§ **DATA LINES**:
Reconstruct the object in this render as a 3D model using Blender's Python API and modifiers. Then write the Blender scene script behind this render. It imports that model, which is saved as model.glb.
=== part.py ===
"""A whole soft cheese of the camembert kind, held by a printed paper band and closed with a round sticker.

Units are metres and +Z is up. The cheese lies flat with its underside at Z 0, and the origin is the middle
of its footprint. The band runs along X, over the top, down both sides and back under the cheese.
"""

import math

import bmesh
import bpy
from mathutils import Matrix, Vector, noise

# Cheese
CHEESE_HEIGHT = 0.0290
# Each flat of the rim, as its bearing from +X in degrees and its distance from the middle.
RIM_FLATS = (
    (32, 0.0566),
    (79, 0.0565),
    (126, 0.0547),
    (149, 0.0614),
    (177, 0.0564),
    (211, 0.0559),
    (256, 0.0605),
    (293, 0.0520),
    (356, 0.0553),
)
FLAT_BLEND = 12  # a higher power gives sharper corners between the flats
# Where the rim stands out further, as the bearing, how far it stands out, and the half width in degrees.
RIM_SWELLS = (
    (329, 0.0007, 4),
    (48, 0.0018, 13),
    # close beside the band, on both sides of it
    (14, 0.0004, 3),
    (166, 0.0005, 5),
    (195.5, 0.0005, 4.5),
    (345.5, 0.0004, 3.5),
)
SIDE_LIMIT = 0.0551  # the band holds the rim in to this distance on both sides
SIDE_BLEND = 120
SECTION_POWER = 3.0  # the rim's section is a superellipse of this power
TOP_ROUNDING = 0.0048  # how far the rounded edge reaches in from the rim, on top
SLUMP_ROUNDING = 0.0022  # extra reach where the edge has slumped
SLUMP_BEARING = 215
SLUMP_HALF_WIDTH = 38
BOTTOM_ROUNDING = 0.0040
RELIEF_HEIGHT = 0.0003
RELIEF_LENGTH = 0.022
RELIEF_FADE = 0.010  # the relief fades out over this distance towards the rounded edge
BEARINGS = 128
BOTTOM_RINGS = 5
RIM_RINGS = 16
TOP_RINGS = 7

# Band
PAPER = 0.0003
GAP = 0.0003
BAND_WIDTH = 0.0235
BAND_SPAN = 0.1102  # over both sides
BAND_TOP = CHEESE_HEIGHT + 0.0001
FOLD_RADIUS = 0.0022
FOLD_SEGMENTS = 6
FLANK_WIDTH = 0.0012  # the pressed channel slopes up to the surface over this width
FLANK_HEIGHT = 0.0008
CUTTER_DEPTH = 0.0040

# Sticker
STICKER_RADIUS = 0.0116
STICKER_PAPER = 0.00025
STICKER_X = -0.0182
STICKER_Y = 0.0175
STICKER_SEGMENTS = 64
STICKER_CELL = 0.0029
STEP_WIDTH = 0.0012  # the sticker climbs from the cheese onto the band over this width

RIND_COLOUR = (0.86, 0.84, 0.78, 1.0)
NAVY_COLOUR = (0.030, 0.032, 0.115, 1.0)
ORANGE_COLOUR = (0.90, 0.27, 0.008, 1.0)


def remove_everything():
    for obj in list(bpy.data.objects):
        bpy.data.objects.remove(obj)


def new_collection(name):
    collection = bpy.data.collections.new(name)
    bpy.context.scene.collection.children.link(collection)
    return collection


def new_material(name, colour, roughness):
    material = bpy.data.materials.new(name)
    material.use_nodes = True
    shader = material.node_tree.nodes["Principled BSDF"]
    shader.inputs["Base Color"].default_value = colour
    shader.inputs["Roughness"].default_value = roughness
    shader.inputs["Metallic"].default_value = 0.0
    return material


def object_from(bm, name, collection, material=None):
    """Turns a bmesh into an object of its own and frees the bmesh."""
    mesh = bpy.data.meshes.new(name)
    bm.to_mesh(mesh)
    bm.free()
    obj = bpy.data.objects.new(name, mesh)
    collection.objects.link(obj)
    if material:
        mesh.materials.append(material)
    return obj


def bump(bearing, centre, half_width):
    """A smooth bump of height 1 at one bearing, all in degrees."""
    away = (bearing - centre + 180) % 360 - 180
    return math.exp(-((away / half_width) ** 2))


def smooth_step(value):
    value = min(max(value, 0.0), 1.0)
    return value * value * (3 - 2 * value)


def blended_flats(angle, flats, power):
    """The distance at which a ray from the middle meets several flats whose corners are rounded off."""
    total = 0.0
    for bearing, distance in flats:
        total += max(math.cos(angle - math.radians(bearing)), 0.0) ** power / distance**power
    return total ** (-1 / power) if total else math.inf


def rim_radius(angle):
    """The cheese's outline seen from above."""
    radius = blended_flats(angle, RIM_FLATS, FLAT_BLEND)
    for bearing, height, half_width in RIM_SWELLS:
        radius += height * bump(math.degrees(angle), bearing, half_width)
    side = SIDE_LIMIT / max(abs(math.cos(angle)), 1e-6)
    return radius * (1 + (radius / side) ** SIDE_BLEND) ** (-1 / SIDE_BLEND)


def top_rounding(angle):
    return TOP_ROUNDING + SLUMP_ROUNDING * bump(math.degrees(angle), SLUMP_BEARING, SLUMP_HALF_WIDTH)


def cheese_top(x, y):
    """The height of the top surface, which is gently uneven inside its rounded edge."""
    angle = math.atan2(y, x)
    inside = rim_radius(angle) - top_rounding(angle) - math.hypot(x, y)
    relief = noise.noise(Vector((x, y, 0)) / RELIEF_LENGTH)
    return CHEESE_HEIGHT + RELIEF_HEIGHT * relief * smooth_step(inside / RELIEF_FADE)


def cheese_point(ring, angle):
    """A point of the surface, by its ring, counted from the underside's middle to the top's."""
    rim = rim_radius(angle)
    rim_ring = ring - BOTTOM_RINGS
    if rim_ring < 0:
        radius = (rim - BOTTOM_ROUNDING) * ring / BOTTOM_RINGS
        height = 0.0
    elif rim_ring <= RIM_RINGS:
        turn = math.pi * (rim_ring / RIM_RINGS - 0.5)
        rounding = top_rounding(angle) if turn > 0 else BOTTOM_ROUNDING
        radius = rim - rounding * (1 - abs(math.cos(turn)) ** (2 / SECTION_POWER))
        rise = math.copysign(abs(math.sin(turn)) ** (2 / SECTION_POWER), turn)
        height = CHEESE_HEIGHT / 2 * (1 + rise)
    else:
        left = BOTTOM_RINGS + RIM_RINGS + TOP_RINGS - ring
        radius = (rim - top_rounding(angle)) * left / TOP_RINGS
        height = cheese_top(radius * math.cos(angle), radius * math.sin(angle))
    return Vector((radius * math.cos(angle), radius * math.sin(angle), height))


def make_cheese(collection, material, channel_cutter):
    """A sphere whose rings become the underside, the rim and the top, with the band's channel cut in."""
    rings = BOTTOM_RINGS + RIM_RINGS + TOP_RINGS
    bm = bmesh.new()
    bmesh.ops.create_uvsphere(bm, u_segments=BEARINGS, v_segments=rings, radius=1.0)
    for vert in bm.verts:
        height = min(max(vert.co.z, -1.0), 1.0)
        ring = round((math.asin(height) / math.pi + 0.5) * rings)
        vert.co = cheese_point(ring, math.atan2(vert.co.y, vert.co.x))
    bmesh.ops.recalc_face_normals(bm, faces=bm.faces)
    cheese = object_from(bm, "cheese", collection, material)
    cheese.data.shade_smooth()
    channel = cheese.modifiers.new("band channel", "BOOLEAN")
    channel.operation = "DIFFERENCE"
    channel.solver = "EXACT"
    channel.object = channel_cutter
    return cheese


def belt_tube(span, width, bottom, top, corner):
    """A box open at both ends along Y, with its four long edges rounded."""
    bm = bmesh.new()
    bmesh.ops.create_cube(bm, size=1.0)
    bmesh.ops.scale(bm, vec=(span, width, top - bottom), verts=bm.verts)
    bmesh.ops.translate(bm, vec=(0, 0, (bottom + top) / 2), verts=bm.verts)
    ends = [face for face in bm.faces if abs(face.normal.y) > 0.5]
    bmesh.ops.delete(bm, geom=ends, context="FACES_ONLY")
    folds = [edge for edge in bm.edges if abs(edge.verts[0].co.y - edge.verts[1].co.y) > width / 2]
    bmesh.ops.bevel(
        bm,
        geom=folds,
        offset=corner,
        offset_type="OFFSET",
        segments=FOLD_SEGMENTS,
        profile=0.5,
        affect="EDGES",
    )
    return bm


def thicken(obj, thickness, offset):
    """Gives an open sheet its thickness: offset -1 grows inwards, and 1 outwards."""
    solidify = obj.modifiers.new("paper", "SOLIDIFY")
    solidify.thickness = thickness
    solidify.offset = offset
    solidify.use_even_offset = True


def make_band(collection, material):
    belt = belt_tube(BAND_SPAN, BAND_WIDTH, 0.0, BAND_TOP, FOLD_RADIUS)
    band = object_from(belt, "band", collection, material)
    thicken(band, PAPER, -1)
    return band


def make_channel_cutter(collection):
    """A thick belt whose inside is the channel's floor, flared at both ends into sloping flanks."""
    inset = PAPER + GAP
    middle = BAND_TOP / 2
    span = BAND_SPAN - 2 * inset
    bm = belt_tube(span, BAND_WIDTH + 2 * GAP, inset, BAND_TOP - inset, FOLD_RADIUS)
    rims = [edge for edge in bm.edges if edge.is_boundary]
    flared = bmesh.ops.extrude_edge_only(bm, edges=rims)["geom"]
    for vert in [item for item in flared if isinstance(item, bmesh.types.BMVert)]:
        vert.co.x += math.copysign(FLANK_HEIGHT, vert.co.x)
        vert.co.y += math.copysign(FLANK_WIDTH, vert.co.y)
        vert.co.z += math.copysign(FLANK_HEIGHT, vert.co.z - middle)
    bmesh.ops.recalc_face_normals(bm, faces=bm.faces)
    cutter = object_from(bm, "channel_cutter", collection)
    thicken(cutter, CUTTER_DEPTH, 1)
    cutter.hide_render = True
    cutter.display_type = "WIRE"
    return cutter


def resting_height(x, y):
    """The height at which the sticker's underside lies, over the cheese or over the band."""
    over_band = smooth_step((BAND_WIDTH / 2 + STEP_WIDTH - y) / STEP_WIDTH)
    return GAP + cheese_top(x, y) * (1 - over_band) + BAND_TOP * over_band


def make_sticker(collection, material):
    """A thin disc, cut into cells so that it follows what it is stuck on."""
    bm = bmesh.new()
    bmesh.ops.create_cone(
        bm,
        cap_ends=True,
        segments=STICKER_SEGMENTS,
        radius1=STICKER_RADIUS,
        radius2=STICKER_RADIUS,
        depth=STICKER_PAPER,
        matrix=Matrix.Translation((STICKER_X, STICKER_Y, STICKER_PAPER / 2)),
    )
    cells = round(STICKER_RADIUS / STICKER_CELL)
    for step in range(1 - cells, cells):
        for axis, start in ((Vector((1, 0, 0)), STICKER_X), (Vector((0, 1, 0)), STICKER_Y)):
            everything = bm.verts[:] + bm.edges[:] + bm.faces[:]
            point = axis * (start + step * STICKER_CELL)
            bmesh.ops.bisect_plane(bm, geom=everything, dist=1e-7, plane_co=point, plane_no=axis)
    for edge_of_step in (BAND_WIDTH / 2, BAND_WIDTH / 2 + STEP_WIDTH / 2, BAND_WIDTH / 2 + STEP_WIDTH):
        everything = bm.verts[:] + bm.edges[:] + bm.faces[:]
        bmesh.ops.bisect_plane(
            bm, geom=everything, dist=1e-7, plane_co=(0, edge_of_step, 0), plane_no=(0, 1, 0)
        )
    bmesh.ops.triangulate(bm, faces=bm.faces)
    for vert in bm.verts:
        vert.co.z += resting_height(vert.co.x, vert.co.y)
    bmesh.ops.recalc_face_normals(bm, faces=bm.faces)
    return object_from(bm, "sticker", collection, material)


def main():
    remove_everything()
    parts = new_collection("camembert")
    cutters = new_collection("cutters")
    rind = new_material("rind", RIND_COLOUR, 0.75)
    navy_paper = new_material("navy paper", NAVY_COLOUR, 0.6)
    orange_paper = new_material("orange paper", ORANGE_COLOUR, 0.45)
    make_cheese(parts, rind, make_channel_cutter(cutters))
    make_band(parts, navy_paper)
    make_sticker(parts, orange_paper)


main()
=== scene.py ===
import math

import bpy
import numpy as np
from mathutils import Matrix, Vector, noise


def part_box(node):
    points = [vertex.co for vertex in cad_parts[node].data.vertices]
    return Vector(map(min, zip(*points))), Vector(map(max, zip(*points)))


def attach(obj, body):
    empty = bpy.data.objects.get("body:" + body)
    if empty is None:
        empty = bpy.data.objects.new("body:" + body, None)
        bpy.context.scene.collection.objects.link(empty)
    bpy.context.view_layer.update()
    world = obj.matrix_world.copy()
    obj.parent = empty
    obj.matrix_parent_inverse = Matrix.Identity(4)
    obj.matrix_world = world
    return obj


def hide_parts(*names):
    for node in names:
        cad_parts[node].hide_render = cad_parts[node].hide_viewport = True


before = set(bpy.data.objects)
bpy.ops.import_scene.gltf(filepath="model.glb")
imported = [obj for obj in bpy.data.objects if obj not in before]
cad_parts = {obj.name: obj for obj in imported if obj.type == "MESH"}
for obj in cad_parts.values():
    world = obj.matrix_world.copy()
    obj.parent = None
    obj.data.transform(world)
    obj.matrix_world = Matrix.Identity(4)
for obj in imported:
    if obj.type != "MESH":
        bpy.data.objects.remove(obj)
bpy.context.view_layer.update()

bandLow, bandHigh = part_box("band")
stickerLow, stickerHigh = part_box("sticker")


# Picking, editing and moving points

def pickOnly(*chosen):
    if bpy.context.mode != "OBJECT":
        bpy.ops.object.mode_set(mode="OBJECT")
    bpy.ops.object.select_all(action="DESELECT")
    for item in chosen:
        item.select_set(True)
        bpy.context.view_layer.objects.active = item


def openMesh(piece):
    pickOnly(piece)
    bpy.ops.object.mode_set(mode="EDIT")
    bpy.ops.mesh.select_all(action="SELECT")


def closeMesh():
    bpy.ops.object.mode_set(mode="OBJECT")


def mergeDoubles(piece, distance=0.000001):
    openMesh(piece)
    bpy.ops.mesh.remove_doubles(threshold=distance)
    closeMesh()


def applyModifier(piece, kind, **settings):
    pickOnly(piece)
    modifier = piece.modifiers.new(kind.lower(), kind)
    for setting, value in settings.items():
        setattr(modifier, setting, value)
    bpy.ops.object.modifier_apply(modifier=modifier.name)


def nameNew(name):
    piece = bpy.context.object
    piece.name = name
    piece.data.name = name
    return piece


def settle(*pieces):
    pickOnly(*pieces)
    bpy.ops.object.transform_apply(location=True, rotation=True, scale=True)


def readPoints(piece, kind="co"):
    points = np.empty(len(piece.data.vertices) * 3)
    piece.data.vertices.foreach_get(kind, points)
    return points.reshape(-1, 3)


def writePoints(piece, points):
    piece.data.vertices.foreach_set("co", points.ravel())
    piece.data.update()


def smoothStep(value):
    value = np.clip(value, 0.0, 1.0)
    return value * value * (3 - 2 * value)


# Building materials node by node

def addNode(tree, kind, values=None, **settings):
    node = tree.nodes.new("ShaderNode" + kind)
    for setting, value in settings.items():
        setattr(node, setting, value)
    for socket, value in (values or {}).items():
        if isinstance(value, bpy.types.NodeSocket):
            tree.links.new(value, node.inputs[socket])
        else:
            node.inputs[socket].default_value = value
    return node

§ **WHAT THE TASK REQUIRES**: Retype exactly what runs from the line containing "obj.matrix_world = world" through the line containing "# Picking, editing and moving points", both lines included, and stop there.

§ **RIGHT ANSWER**:
    obj.matrix_world = world
    return obj


def hide_parts(*names):
    for node in names:
        cad_parts[node].hide_render = cad_parts[node].hide_viewport = True


before = set(bpy.data.objects)
bpy.ops.import_scene.gltf(filepath="model.glb")
imported = [obj for obj in bpy.data.objects if obj not in before]
cad_parts = {obj.name: obj for obj in imported if obj.type == "MESH"}
for obj in cad_parts.values():
    world = obj.matrix_world.copy()
    obj.parent = None
    obj.data.transform(world)
    obj.matrix_world = Matrix.Identity(4)
for obj in imported:
    if obj.type != "MESH":
        bpy.data.objects.remove(obj)
bpy.context.view_layer.update()

bandLow, bandHigh = part_box("band")
stickerLow, stickerHigh = part_box("sticker")


# Picking, editing and moving points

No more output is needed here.